INPUT ROWS
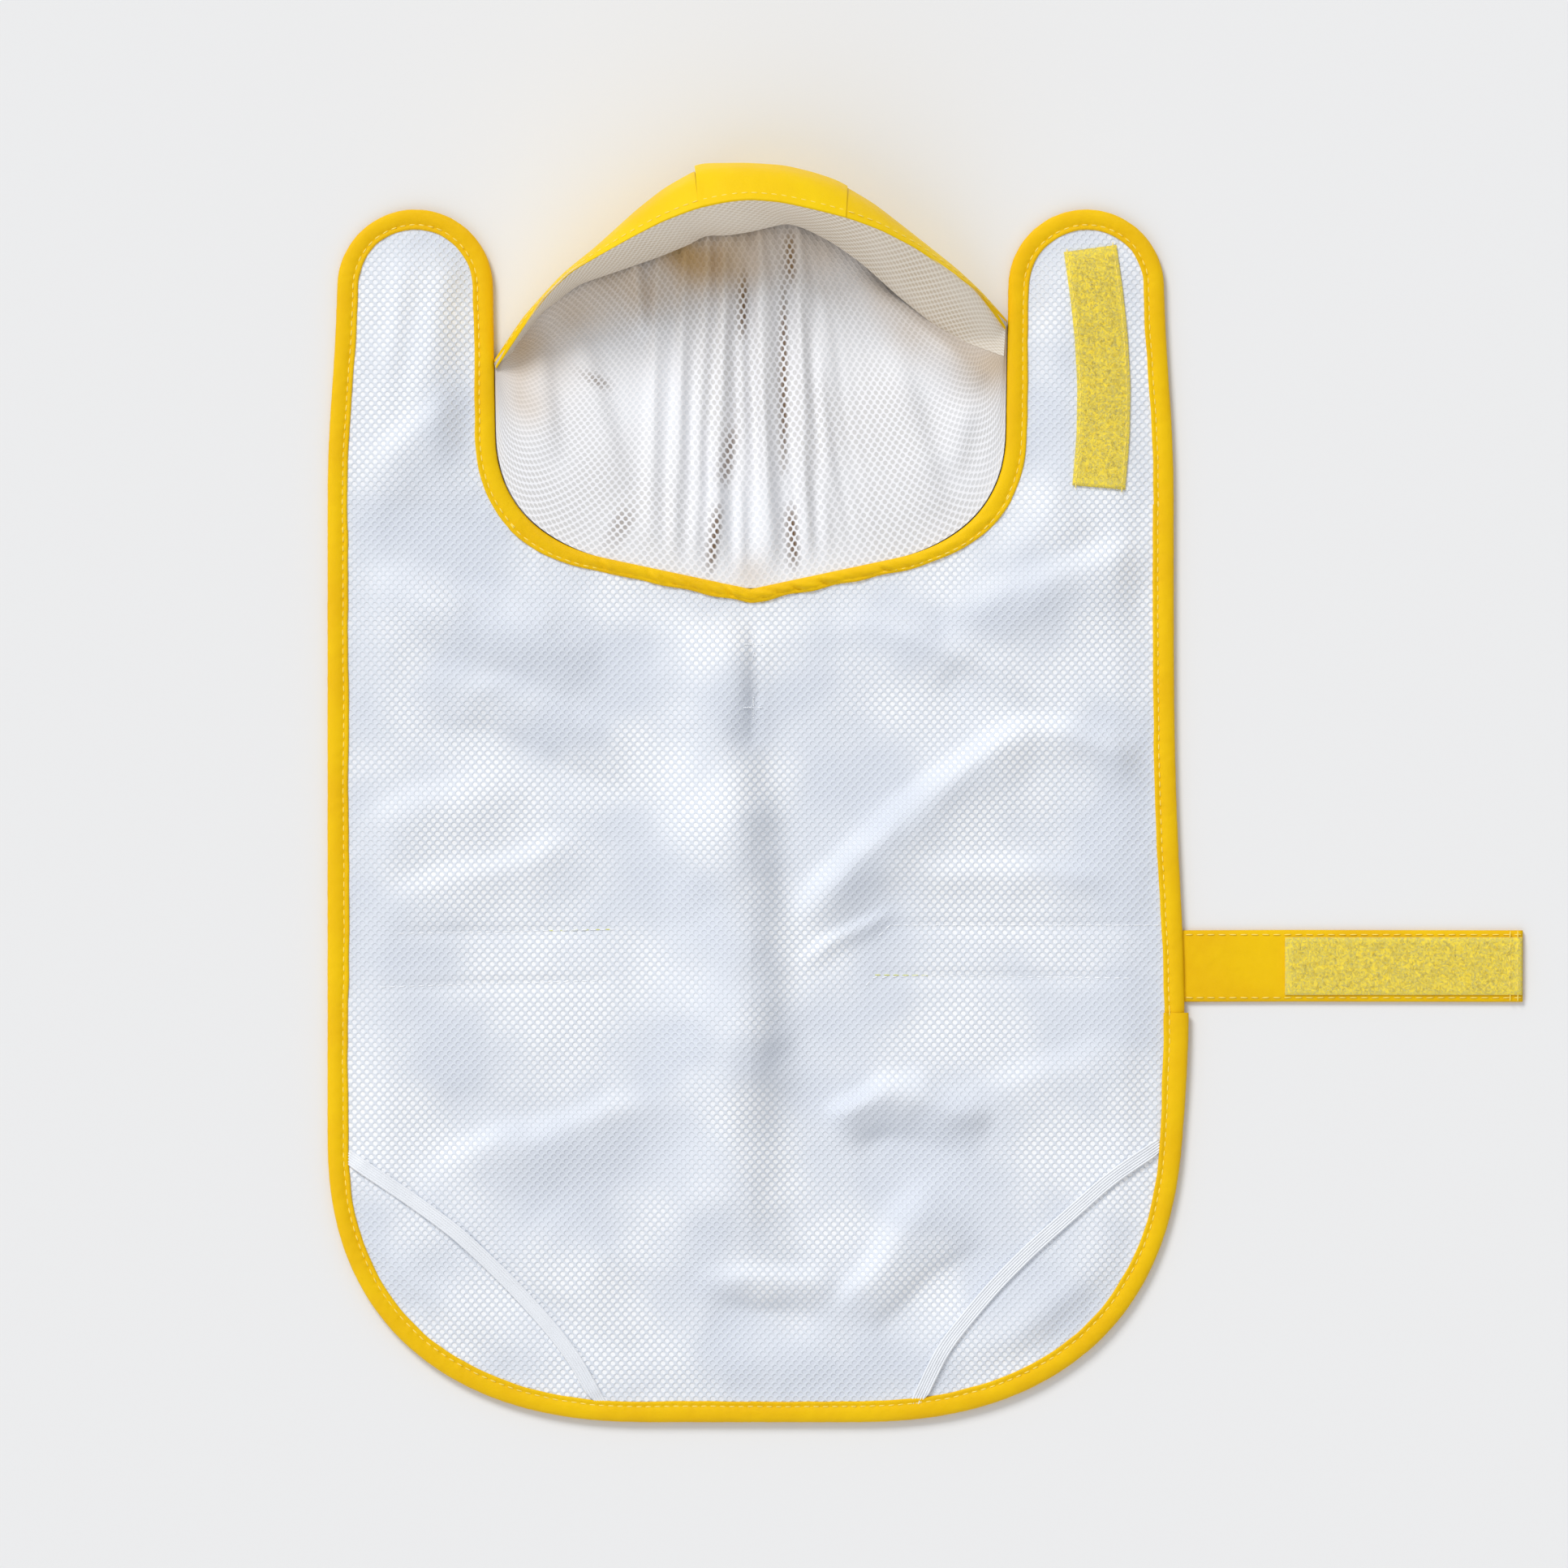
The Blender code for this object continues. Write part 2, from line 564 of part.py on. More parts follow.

==

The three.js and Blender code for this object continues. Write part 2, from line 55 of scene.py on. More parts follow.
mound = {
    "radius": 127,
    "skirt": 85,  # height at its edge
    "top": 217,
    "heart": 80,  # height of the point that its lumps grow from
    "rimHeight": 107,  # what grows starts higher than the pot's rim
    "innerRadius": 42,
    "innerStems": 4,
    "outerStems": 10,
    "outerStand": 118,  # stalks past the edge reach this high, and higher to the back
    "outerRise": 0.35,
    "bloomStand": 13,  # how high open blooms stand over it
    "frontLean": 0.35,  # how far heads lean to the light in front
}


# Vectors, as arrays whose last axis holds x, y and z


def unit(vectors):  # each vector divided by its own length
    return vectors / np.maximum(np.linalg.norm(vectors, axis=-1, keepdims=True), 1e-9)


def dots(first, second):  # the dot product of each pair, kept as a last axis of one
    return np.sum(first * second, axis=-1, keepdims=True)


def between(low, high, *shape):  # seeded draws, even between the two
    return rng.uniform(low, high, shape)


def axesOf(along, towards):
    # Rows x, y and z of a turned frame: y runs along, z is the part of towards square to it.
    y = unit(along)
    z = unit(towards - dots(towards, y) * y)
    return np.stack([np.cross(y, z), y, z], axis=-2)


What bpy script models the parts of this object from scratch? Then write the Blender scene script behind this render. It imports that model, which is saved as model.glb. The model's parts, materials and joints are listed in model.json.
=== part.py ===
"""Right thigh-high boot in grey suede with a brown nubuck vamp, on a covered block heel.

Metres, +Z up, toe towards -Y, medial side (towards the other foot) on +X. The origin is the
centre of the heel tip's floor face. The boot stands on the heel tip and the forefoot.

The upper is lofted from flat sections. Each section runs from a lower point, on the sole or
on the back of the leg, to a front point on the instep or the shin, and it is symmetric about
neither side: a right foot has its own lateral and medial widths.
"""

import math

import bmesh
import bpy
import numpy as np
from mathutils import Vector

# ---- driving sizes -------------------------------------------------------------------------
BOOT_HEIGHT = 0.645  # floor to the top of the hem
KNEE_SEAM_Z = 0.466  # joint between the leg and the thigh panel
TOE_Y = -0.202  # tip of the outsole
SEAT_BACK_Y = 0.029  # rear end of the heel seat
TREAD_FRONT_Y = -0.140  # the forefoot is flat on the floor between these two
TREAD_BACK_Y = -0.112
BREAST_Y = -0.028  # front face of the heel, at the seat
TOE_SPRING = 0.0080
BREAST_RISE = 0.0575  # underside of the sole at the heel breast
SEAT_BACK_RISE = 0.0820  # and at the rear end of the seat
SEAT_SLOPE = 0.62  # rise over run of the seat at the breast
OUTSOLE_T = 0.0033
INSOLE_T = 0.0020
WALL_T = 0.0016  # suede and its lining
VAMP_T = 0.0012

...

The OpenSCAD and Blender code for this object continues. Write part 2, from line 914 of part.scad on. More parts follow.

INSTRUCTIONS FOR THE TASK
Repeat, exactly as they stand above, the lines from the line with "What bpy script" to the line with "import math", both lines included.

EXERCISE RESULT
What bpy script models the parts of this object from scratch? Then write the Blender scene script behind this render. It imports that model, which is saved as model.glb. The model's parts, materials and joints are listed in model.json.
=== part.py ===
"""Right thigh-high boot in grey suede with a brown nubuck vamp, on a covered block heel.

Metres, +Z up, toe towards -Y, medial side (towards the other foot) on +X. The origin is the
centre of the heel tip's floor face. The boot stands on the heel tip and the forefoot.

The upper is lofted from flat sections. Each section runs from a lower point, on the sole or
on the back of the leg, to a front point on the instep or the shin, and it is symmetric about
neither side: a right foot has its own lateral and medial widths.
"""

import math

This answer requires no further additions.